Having had one successful tête–à–tête this afternoon, Cap approaches the locals to attempt another.

Other photos from the drive back to Moron:

A monument to horses on a nearby hill.

Moron is laid out in grids with wide streets.

This map shows several routes.   Ours will be from Lake Khuvsgul in the north to Moron, across to Bulgan and east to Erdenet.   Our destination is Ilaanbaatar in the far east.


  1. Thank you, Jeanne. This is another interesting post. In the small story that you have a picture of, do you know what 3500 - 4000 BP means. I don't think it is a typo. Would it have to do with a different calendar like the Chinese?

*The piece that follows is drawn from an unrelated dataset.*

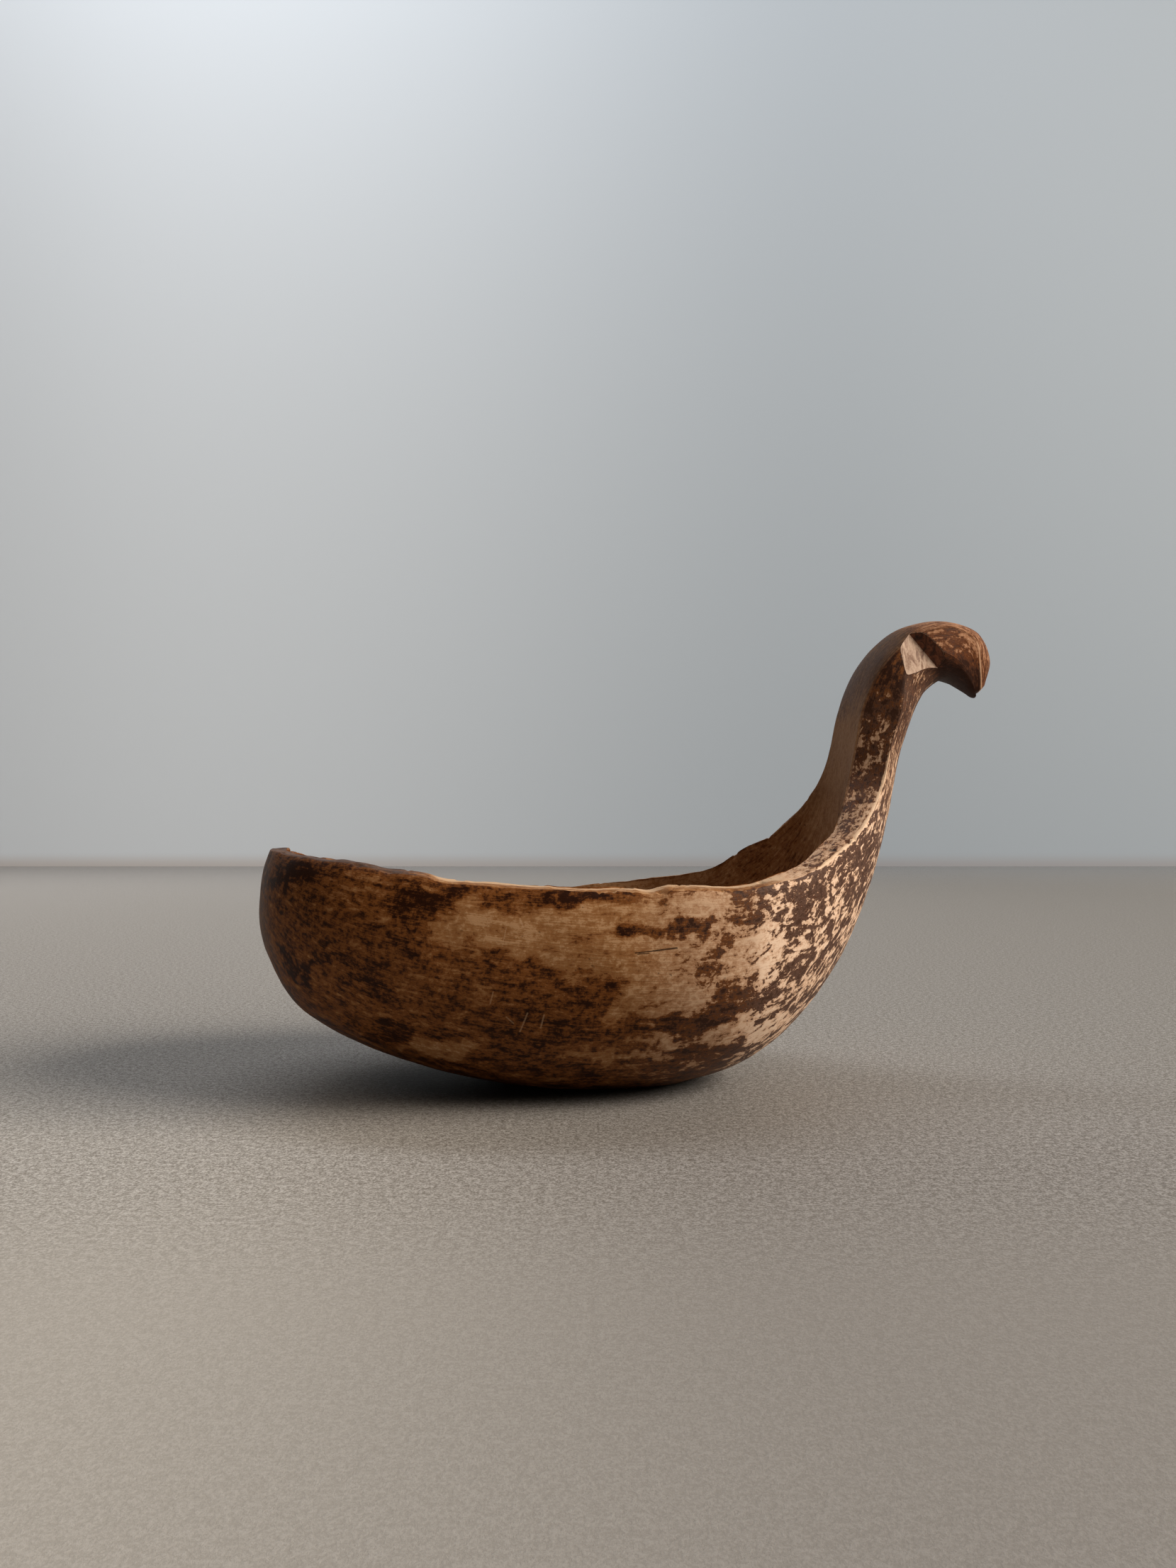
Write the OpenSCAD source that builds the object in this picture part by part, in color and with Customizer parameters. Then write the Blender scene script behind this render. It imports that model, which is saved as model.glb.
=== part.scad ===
// Carved wooden feed scoop: one block of wood, dug out into an oval bowl whose end rises
// into a strap neck that bends back and ends in a small hooked head.
// +X runs from the bowl's front tip to the hook, +Z is up, Y = 0 is the middle plane.
// The origin is the middle of the worn flat under the bowl.

/* [Bowl] */
// Length from the bowl's front tip to the end of the hooked head
scoop_length = 219; // [195:1:245]
// Width across the outside of the rim
bowl_width = 128; // [110:1:145]
// Height of the top of the head above the table
scoop_height = 136; // [120:1:155]
// How much lower the far wall's rim is than the near one's, as it was carved
far_rim_drop = 5; // [0:0.5:6]
// How far the rounded keel is worn flat underneath
keel_wear = 1.0; // [0.5:0.1:1.6]

/* [Neck and head] */
// Width across the back of the neck at its narrowest
neck_width = 30; // [25:1:35]
// How deep the notch behind the head is cut into each side
notch_depth = 4; // [2:0.1:5]

/* [Smoothness] */
// Rings made between two stations
steps = 5; // [2:1:6]
// Facets on each half of a ring, from the edge to the middle plane
facets = 13; // [6:1:14]

/* [Hidden] */

// The carving is lofted through these stations, from the front tip to the tip of the beak.
// Each gives the outer edge [x, half width, z], the inner edge [x, half width, z],
// the middle of the outside [x, z], the middle of the inside [x, z] and the angle at
// which the outside's arc starts: below 0 the wall leans in at the rim, above 0 the
// outside meets the edge in a ridge.
STATIONS = [
    // bowl, front tip
    [[-93.5, 0, 67.5], [-89, 0, 67.5], [-93.5, 67.5], [-89, 67.5], -8],
    [[-91, 21, 67.5], [-87, 17, 67.5], [-96, 56], [-90.5, 56], -8],
    [[-79, 41, 65.5], [-76.5, 36, 65.5], [-94.5, 39], [-88.5, 41], -8],
    [[-54, 56, 61.5], [-53, 50.5, 62], [-82.5, 21.5], [-77, 26.5], -8],
    // bowl, middle
    [[-23, 63, 58.5], [-22.5, 57, 59], [-56, 8.5], [-53, 15.5], -8],
    [[8, 64, 58], [7.5, 58, 59], [-19, 0], [-18, 8], -8],
    [[30, 61, 58.5], [28.5, 55, 59.5], [19, 0], [18, 8], -6],
    // bowl, back: the rim climbs and turns into the side of the neck
    [[46, 53, 61.5], [43.5, 47, 63], [45.5, 8.5], [42, 16], 0],
    [[58.5, 43, 67.5], [54, 36, 68.5], [65.5, 29.5], [58.5, 34], 5],
    [[68.5, 33, 74], [62.5, 25.5, 74.5], [77, 50.5], [68.5, 54], 10],
    // neck
    [[75, 25.5, 80], [68.5, 18, 81.5], [83, 67], [72.5, 71], 15],
    [[80, 20, 87.5], [72.5, 12.5, 90], [87.5, 81], [74.2, 86], 20],
    [[84, 16.5, 98.5], [75, 11, 99], [91.2, 94], [75.5, 99.5], 25],
    [[88, 15, 109], [77.8, 11, 110.5], [95.6, 105.8], [78, 112.5], 25],
    [[90, 13.5, 119], [83.5, 12.5, 122], [100.2, 114], [83, 125], 22],
    // head
    [[93, 13, 126.5], [93.5, 12.5, 130.5], [105, 118.3], [93, 134.4], 20],
    [[103, 12, 126], [105, 12, 134], [108.3, 119.2], [104.8, 137.2], 20],
    [[109.5, 9.5, 123.2], [114, 9.8, 130.3], [112.4, 118], [117.5, 134.5], 20],
    [[114.5, 6, 119.3], [116.8, 7, 122.5], [115.8, 115.6], [122.7, 126.3], 20],
    [[116.8, 3, 115.6], [118.8, 3.5, 116.5], [118, 114], [121.2, 118.3], 20],
];
// The length, bowl width, height and neck width that the stations are given at
NOMINAL = [219, 128, 136, 30];
// Height of the rim halfway along
RIM_HEIGHT = 58;
// Stations up to this one take the bowl's width, and those from NECK_FIRST on the neck's
BOWL_STATIONS = 8;
NECK_FIRST = 11;

// The notch behind the head: its valley as [x, share of the depth, z], the line on the
// side that each of its two walls reaches as [x, distance from the middle plane, z]
NOTCH_VALLEY = [[90, 0.5, 134], [104, 1.2, 120]];
NOTCH_LOWER = [90, 13.4, 125.5];
NOTCH_UPPER = [97.8, 12.9, 131];
NOTCH_SIDE = 13;
// How many times as far as the side the cutting wedge's walls run
NOTCH_REACH = 1.8;
// Depth of the slab that the worn flat is cut with
UNDER = 10;

function mix(a, b, u) = a + (b - a) * u;

// A nominal point at the size asked for
function at_size(p) = [p[0] * scoop_length / NOMINAL[0], p[1] * neck_width / NOMINAL[3],
    p[2] * scoop_height / NOMINAL[2]];

// Catmull-Rom step between b and c
function blend(a, b, c, d, u) =
    0.5 * (2 * b + (c - a) * u + (2 * a - 5 * b + 4 * c - d) * u * u
    + (3 * b - a - 3 * c + d) * u * u * u);

// How much a station takes of the neck's width: 0 on the bowl, 1 on the neck and head
function neck_share(i) = max(0, min(1, (i - BOWL_STATIONS) / (NECK_FIRST - BOWL_STATIONS)));
function width_scale(i) = mix(bowl_width / NOMINAL[1], neck_width / NOMINAL[3], neck_share(i));

// One station as a flat list, at the size asked for
function station(i) =
    let(s = STATIONS[i], kx = scoop_length / NOMINAL[0], kw = width_scale(i),
        kz = scoop_height / NOMINAL[2])
    [s[0][0] * kx, s[0][1] * kw, s[0][2] * kz, s[1][0] * kx, s[1][1] * kw, s[1][2] * kz,
     s[2][0] * kx, s[2][1] * kz, s[3][0] * kx, s[3][1] * kz, s[4]];

last = len(STATIONS) - 1;
function row(i) =
    i < 0 ? 2 * station(0) - station(1)
    : i > last ? 2 * station(last) - station(last - 1)
    : station(i);

// Height of a point once the far side is carved lower: nothing at the keel, all of it at the rim
function lowered(y, z) = y <= 0 ? z : z * (1 - far_rim_drop / RIM_HEIGHT * pow(2 * y / bowl_width, 2));

// Points of one half ring, from the near edge under the middle to the far edge
function half_ring(edge, middle, start) =
    [for (k = [0:2 * facets])
        let(side = k <= facets ? -1 : 1,
            a = mix(start, 90, 1 - abs(k - facets) / facets),
            depth = (sin(a) - sin(start)) / (1 - sin(start)),
            out = k == facets ? 0 : cos(a) / cos(start))
        [mix(edge[0], middle[0], depth), side * edge[1] * out,
         lowered(side * edge[1] * out, mix(edge[2], middle[1], depth))]];

// A whole ring: the outside from near to far, then the inside back again
function reversed(v) = [for (k = [len(v) - 1:-1:0]) v[k]];
function ring(r) = concat(
    half_ring([r[0], r[1], r[2]], [r[6], r[7]], r[10]),
    reversed(half_ring([r[3], r[4], r[5]], [r[8], r[9]], r[10])));

rings = [for (i = [0:last - 1], k = [0:steps - 1])
    if (i > 0 || k > 0)
        ring(blend(row(i - 1), row(i), row(i + 1), row(i + 2), k / steps))];
around = len(rings[0]);

// The front tip, where the rim's two sides meet, is one point outside and one inside
tip = station(0);
tip_points = [[tip[0], 0, tip[2]], [tip[3], 0, tip[5]]];
all_rings = concat(rings, [ring(station(last))]);
loft_points = concat(tip_points, [for (r = all_rings) for (p = r) p]);

// Index of point k of ring i
function at(i, k) = len(tip_points) + i * around + k % around;
outer_last = 2 * facets;
loft_faces = concat(
    // fans at the tip: outside, the rim's two halves and inside
    [for (k = [0:outer_last - 1]) [0, at(0, k), at(0, k + 1)]],
    [for (k = [outer_last + 1:around - 2]) [1, at(0, k), at(0, k + 1)]],
    [[0, at(0, outer_last), at(0, outer_last + 1)], [0, at(0, outer_last + 1), 1]],
    [[0, 1, at(0, around - 1)], [0, at(0, around - 1), at(0, 0)]],
    // the wall, two triangles to a patch
    [for (i = [0:len(all_rings) - 2], k = [0:around - 1]) [at(i, k), at(i + 1, k), at(i, k + 1)]],
    [for (i = [0:len(all_rings) - 2], k = [0:around - 1])
        [at(i, k + 1), at(i + 1, k), at(i + 1, k + 1)]],
    // the end of the beak
    [[for (k = [around - 1:-1:0]) at(len(all_rings) - 1, k)]]);

module carving() {
    polyhedron(points = loft_points, faces = loft_faces, convexity = 8);
}

// A V cut into the side at y < 0: a wedge whose edge lies in the notch's valley
module notch() {
    v = [for (p = NOTCH_VALLEY) at_size([p[0], p[1] * notch_depth - NOTCH_SIDE, p[2]])];
    run = (v[1] - v[0]) / norm(v[1] - v[0]);
    // From the valley squarely out to a point on the side
    function out(p) =
        let(d = at_size([p[0], -p[1], p[2]]) - v[0]) NOTCH_REACH * (d - (d * run) * run);
    lower = out(NOTCH_LOWER);
    upper = out(NOTCH_UPPER);
    polyhedron(
        points = [v[0], v[1], v[0] + lower, v[1] + lower, v[0] + upper, v[1] + upper],
        faces = [[0, 4, 2], [1, 3, 5], [0, 2, 3, 1], [0, 1, 5, 4], [2, 4, 5, 3]]);
}

// Everything under the table top, which the worn keel has lost
module worn_away() {
    translate([-scoop_length / 2, -bowl_width / 2, -UNDER])
        cube([scoop_length, bowl_width, UNDER]);
}

module scoop() {
    color("saddlebrown")
        difference() {
            translate([0, 0, -keel_wear])
                difference() {
                    carving();
                    notch();
                    mirror([0, 1, 0])
                        notch();
                }
            worn_away();
        }
}

scoop();
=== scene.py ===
"""The looks of the carved wooden feed scoop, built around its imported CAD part.

The scoop is one piece of wood. Its CAD solid is lofted through stations; the visible mesh is
lofted through the same stations far more finely, with softened arrises, an uneven rim,
chips, nicks and the notch behind the head, and carries its worn patina as a node material.
"""

import math

import bmesh
import bpy
import numpy as np
from mathutils import Matrix, Vector, noise


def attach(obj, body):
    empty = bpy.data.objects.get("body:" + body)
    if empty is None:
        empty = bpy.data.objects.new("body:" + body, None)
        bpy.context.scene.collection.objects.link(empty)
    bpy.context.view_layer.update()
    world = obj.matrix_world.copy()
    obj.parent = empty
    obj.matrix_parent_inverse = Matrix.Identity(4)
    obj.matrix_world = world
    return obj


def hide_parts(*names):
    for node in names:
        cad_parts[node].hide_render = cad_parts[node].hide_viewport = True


MM = 0.001

# ---------------------------------------------------------------------------------------
# Shape: the CAD's stations, from the front tip to the tip of the beak, in millimetres
# ---------------------------------------------------------------------------------------
# Each row: the outer edge x, half width, z; the inner edge x, half width, z; the middle of
# the outside x, z; the middle of the inside x, z; the angle where the outside's arc starts.
STATIONS = np.array([
    # bowl, front tip
    [-93.5, 0, 67.5, -89, 0, 67.5, -93.5, 67.5, -89, 67.5, -8],
    [-91, 21, 67.5, -87, 17, 67.5, -96, 56, -90.5, 56, -8],
    [-79, 41, 65.5, -76.5, 36, 65.5, -94.5, 39, -88.5, 41, -8],
    [-54, 56, 61.5, -53, 50.5, 62, -82.5, 21.5, -77, 26.5, -8],
    # bowl, middle
    [-23, 63, 58.5, -22.5, 57, 59, -56, 8.5, -53, 15.5, -8],
    [8, 64, 58, 7.5, 58, 59, -19, 0, -18, 8, -8],
    [30, 61, 58.5, 28.5, 55, 59.5, 19, 0, 18, 8, -6],
    # bowl, back: the rim climbs and turns into the side of the neck
    [46, 53, 61.5, 43.5, 47, 63, 45.5, 8.5, 42, 16, 0],
    [58.5, 43, 67.5, 54, 36, 68.5, 65.5, 29.5, 58.5, 34, 5],
    [68.5, 33, 74, 62.5, 25.5, 74.5, 77, 50.5, 68.5, 54, 10],
    # neck
    [75, 25.5, 80, 68.5, 18, 81.5, 83, 67, 72.5, 71, 15],
    [80, 20, 87.5, 72.5, 12.5, 90, 87.5, 81, 74.2, 86, 20],
    [84, 16.5, 98.5, 75, 11, 99, 91.2, 94, 75.5, 99.5, 25],
    [88, 15, 109, 77.8, 11, 110.5, 95.6, 105.8, 78, 112.5, 25],
    [90, 13.5, 119, 83.5, 12.5, 122, 100.2, 114, 83, 125, 22],
    # head
    [93, 13, 126.5, 93.5, 12.5, 130.5, 105, 118.3, 93, 134.4, 20],
    [103, 12, 126, 105, 12, 134, 108.3, 119.2, 104.8, 137.2, 20],
    [109.5, 9.5, 123.2, 114, 9.8, 130.3, 112.4, 118, 117.5, 134.5, 20],
    [114.5, 6, 119.3, 116.8, 7, 122.5, 115.8, 115.6, 122.7, 126.3, 20],
    [116.8, 3, 115.6, 118.8, 3.5, 116.5, 118, 114, 121.2, 118.3, 20],
], float)
LAST = len(STATIONS) - 1
KEEL_WEAR = 1.0
FAR_RIM_DROP = 5.0
RIM_HEIGHT = 58.0
BOWL_WIDTH = 128.0

# The mesh: rings along the scoop, and in a ring the points from an edge to the middle of the
# outside and of the inside, and across each rim; the share by which they crowd at an edge
RINGS = 430
OUTER_HALF = 52
INNER_HALF = 40
RIM_POINTS = 14
DENSER_AT_EDGE = 0.35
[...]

  2. I Googled it. This is from archaeologist expert K.Kris Hirst:

    BP when placed after a number (as in 2500 BP) means "years Before the Present". Archaeologists generally use this to refer to dates that were obtained through the radiocarbon method, although not exclusively.

    The advantage to using BP is it avoids the whole philosophical debate about whether in this multicultural world of ours it is better to use A.D. and B.C., which are explicit references to Christianity, or to use C.E.

    (Common Era) and B.C.E. (Before the Common Era), which still, after all, use an approximation of Jesus Christ's birthyear as a starting point.

    The only trouble with using BP is--the Present year, of course, changes every twelve months. Since the BP designation was at least originally associated with radiocarbon dating, archaeologists chose the year 1950 as 'the present'. Radiocarbon dating was invented in the late 1940s, and, also, atmospheric nuclear testing was begun in the 1940s, which makes, at least the theory goes, radiocarbon dates after 1950 virtually useless, anyway.

  3. "Don't care for the road you are on? Choose another." Great lines to go with the photos of the road. The Deer Stones certainly are a cause for thought about those who created them so long ago! Wonderful and fascinating .. even more so than when we were actually there. Great post. Fun post. Cap and Patti ..

  4. From the Bronze Age. I have trouble contemplating a time so far back.